Las contraportadas de las novelas de hoy -que he llegado a mirar con desconfianza- se me antojan divididas en dos grandes apartados: las que incitan a leer el libro y las que lo cuentan resumido, destripando el relato.
Hacer lo primero es un ejercicio tan difícil como trabajoso y existen en ese sentido verdaderos artistas que cada día aprecio más, aunque crea que son algo escasos, tal vez porque los que hacen lo segundo siempre me parecieron demasiados.
Nunca entendí el propósito de esos despanzurradores de historias.
¿Qué pretenderán, aparte de irritarnos?: ¿que no leamos la novela o que presumamos de conocerla sin haberla leído?
Sospecho que su rara conducta tenga algo que ver con el gancho comercial al uso.
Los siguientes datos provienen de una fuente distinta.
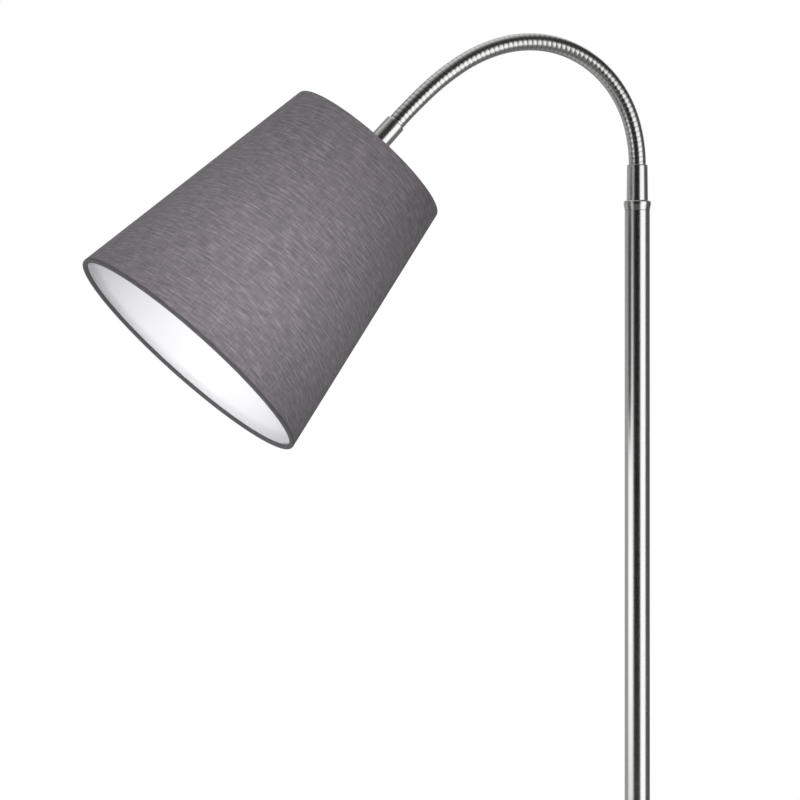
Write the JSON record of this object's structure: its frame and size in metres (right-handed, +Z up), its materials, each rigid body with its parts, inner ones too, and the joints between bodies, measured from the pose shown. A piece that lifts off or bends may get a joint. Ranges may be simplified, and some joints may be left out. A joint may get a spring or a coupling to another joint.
{
  "type": "gooseneck reading floor lamp",
  "caption": "Floor lamp with a round weighted base, a slim pole, a ribbed bendable neck and a tilted cone fabric shade.",
  "frame": {"origin": "middle of the base's underside, on the floor", "axes": "+Z up along the pole; the neck arches in the XZ plane and the shade hangs towards -X"},
  "size_m": [0.5447, 0.24, 1.4123],
  "materials": {
    "satin_nickel": "satin nickel plate",
    "zinc_steel": "zinc plated",
    "spring_steel": "drawn spring wire",
    "cast_weight": "rough, painted black",
    "foam_pad": "dense black foam",
    "black_plastic": "moulded",
    "ceramic": "unglazed",
    "brass": "plain",
    "opal_glass": "opal",
    "grey_fabric": "woven, slubbed",
    "white_lining": "smooth white",
    "white_wire": "white epoxy"
  },
  "bodies": {
    "stand": {"floor_pad": "foam_pad", "base_weight": "cast_weight", "base_cover": "satin_nickel", "cord_bushing": "black_plastic", "base_washer": "zinc_steel", "base_nut": "zinc_steel", "base_stud": "zinc_steel", "pole_foot_collar": "satin_nickel", "pole_lower": "satin_nickel", "pole_foot_plug": "zinc_steel", "pole_joint_plug": "zinc_steel", "pole_joint_socket": "zinc_steel", "pole_upper": "satin_nickel", "pole_top_plug": "zinc_steel", "pole_top_collar": "satin_nickel", "neck_nipple": "zinc_steel", "ferrule_lower": "satin_nickel", "gooseneck_casing": "satin_nickel", "neck_coil_foot": "spring_steel"},
    "neck_01": {"neck_coil_01": "spring_steel"},
    "neck_02": {"neck_coil_02": "spring_steel"},
    "neck_03": {"neck_coil_03": "spring_steel"},
    "neck_04": {"neck_coil_04": "spring_steel"},
    "neck_05": {"neck_coil_05": "spring_steel"},
    "neck_06": {"neck_coil_06": "spring_steel"},
    "neck_07": {"neck_coil_07": "spring_steel"},
    "neck_08": {"neck_coil_08": "spring_steel"},
    "neck_09": {"neck_coil_09": "spring_steel"},
    "neck_10": {"neck_coil_10": "spring_steel"},
    "head": {"neck_coil_head": "spring_steel", "ferrule_upper": "satin_nickel", "holder_nipple": "zinc_steel", "lampholder_cap": "black_plastic", "lampholder_shell": "black_plastic", "lampholder_insert": "ceramic", "screw_shell": "brass", "centre_contact": "brass", "shade_ring_nut": "black_plastic", "bulb_cap": "brass", "bulb_contact": "zinc_steel", "bulb_globe": "opal_glass", "shade_fabric": "grey_fabric", "shade_lining": "white_lining", "shade_mouth_wire": "white_wire", "shade_frame": "white_wire"}
  },
  "joints": [
    {"name": "neck_lower_bend", "type": "hinge", "parent": "stand", "child": "neck_01", "pos_m": [-0.00061, 0, 1.33147], "axis": [0, -1, 0], "range_deg": [-17, 6], "deforming": ["gooseneck_casing"]},
    {"name": "neck_swing", "type": "hinge", "parent": "neck_01", "child": "neck_02", "pos_m": [-0.00551, 0, 1.3472], "axis": [-0.9547, 0, -0.2975], "range_deg": [-18, 18], "deforming": ["gooseneck_casing"]},
    {"name": "neck_lower_bend_2", "type": "hinge", "parent": "neck_02", "child": "neck_03", "pos_m": [-0.01042, 0, 1.36293], "axis": [0, -1, 0], "range_deg": [-22, 7.77]},
    {"name": "neck_lower_bend_3", "type": "hinge", "parent": "neck_03", "child": "neck_04", "pos_m": [-0.03121, 0, 1.38854], "axis": [0, -1, 0], "range_deg": [-23.5, 8.3]},
    {"name": "neck_lower_bend_4", "type": "hinge", "parent": "neck_04", "child": "neck_05", "pos_m": [-0.06049, 0, 1.40376], "axis": [0, -1, 0], "range_deg": [-24, 8.47]},
    {"name": "neck_swing_2", "type": "hinge", "parent": "neck_05", "child": "neck_06", "pos_m": [-0.07695, 0, 1.40482], "axis": [-0.0643, 0, -0.9979], "range_deg": [-18, 18]},
    {"name": "neck_upper_bend", "type": "hinge", "parent": "neck_06", "child": "neck_07", "pos_m": [-0.09341, 0, 1.40588], "axis": [0, -1, 0], "range_deg": [-21, 4], "deforming": ["gooseneck_casing"]},
    {"name": "neck_upper_bend_2", "type": "hinge", "parent": "neck_07", "child": "neck_08", "pos_m": [-0.12489, 0, 1.39614], "axis": [0, -1, 0], "range_deg": [-16, 3.05]},
    {"name": "neck_upper_bend_3", "type": "hinge", "parent": "neck_08", "child": "neck_09", "pos_m": [-0.15246, 0, 1.37817], "axis": [0, -1, 0], "range_deg": [-9.5, 1.81]},
    {"name": "neck_swing_3", "type": "hinge", "parent": "neck_09", "child": "neck_10", "pos_m": [-0.16455, 0, 1.36702], "axis": [0.6779, 0, -0.7351], "range_deg": [-18, 18]},
    {"name": "neck_upper_bend_4", "type": "hinge", "parent": "neck_10", "child": "head", "pos_m": [-0.17664, 0, 1.35587], "axis": [0, -1, 0], "range_deg": [-4.4, 0.84]}
  ],
  "couplings": [
    {"joint": "neck_lower_bend_2", "follows": "neck_lower_bend", "ratio": 1.2941},
    {"joint": "neck_lower_bend_3", "follows": "neck_lower_bend", "ratio": 1.3824},
    {"joint": "neck_lower_bend_4", "follows": "neck_lower_bend", "ratio": 1.4118},
    {"joint": "neck_swing_2", "follows": "neck_swing", "ratio": 1},
    {"joint": "neck_upper_bend_2", "follows": "neck_upper_bend", "ratio": 0.76191},
    {"joint": "neck_upper_bend_3", "follows": "neck_upper_bend", "ratio": 0.45238},
    {"joint": "neck_swing_3", "follows": "neck_swing", "ratio": 1},
    {"joint": "neck_upper_bend_4", "follows": "neck_upper_bend", "ratio": 0.20952}
  ]
}
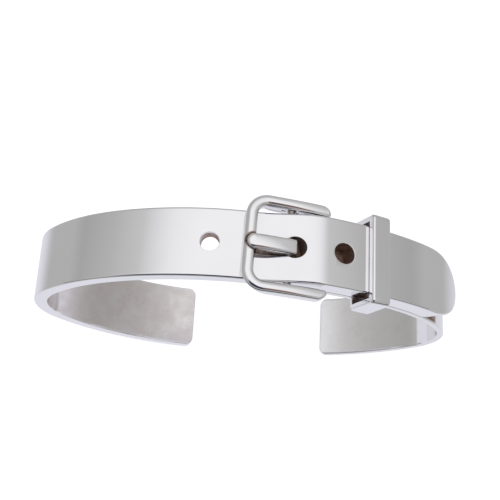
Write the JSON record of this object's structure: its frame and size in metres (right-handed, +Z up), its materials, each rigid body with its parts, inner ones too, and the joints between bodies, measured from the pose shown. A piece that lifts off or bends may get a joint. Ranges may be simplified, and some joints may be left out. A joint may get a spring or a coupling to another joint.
{
  "type": "belt buckle cuff bracelet",
  "caption": "Open oval cuff bracelet of polished silver shaped like a strap-and-buckle belt, with a hinged buckle frame, a hinged tongue, a keeper loop and a rounded belt tip.",
  "frame": {"origin": "on the plane the cuff stands on, under the middle of its bounding box", "axes": "+Z up, away from the standing plane, with the buckle on top; +X along the belt at the buckle, from the buckle towards the belt tip; +Y across the belt, away from the viewer"},
  "size_m": [0.0638, 0.0142, 0.042],
  "materials": {
    "polished_silver": "mirror-polished silver",
    "worn_silver": "polished silver, slightly worn and tarnished"
  },
  "bodies": {
    "cuff": {"belt_strap": "polished_silver", "inner_band": "worn_silver", "keeper_loop": "polished_silver"},
    "buckle": {"buckle_frame": "polished_silver", "centre_bar": "worn_silver"},
    "tongue": {"buckle_tongue": "polished_silver"}
  },
  "joints": [
    {"name": "frame_hinge", "type": "hinge", "parent": "cuff", "child": "buckle", "pos_m": [0.00513, 0.00001, 0.03823], "axis": [0.0313, 0.9995, -0.0024], "range_deg": [0, 25]},
    {"name": "tongue_hinge", "type": "hinge", "parent": "buckle", "child": "tongue", "pos_m": [0.00513, 0.00001, 0.03823], "axis": [0.0313, 0.9995, -0.0024], "range_deg": [0, 15]}
  ]
}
Esa especie de marketing libresco que manejan la mayoría de nuestros ignaros vendedores -que nunca leyeron- y que tanto daño han hecho al libro en general y a la novela en particular.
El destrozar el argumento de una larga narración comprimiéndola en algunas líneas, cuajadas de lugares comunes, me da la impresión de que pueda ser un recurso digamos contemporáneo, porque no recuerdo haberlo visto nunca en las ediciones de antes de la guerra que acostumbro a manejar.
Tales desmanes de solapa probablemente comenzaran en mi juventud, hacia los años setenta, coincidiendo con la publicación de una serie de novelas plúmbeas, que no es necesario citar pues todos los lectores de mi edad las conocen.
Esas lluvias trajeron estos lodos. Hemos conseguido que a estas alturas los estantes de los grandes almacenes estén abarrotados de mamotretos de más de seiscientas páginas -un setenta por cinto pretendidamente históricos- tan mal concebidos como documentados, y redactados de modo tan banal como descuidado, ajenos a toda tensión narrativa y que solo han conseguido apartar a las gentes de la novela, que piensan que ha decaído o se ha degradado en exceso.
Me temo que esas operaciones promocionales solo han logrado que se acabe desconfiando de la literatura por lo mismo que se desconfía de la política. Por saturación.
Pero de eso ya seguiré hablando otro día, pues hay muchísima tela que cortar.
Entretanto, aviso a navegantes: buscad como oro en paño a los raros escritores capaces de expresarse en menos de doscientas páginas, hay muchos entre los históricos, y procurad no leer las contracubiertas.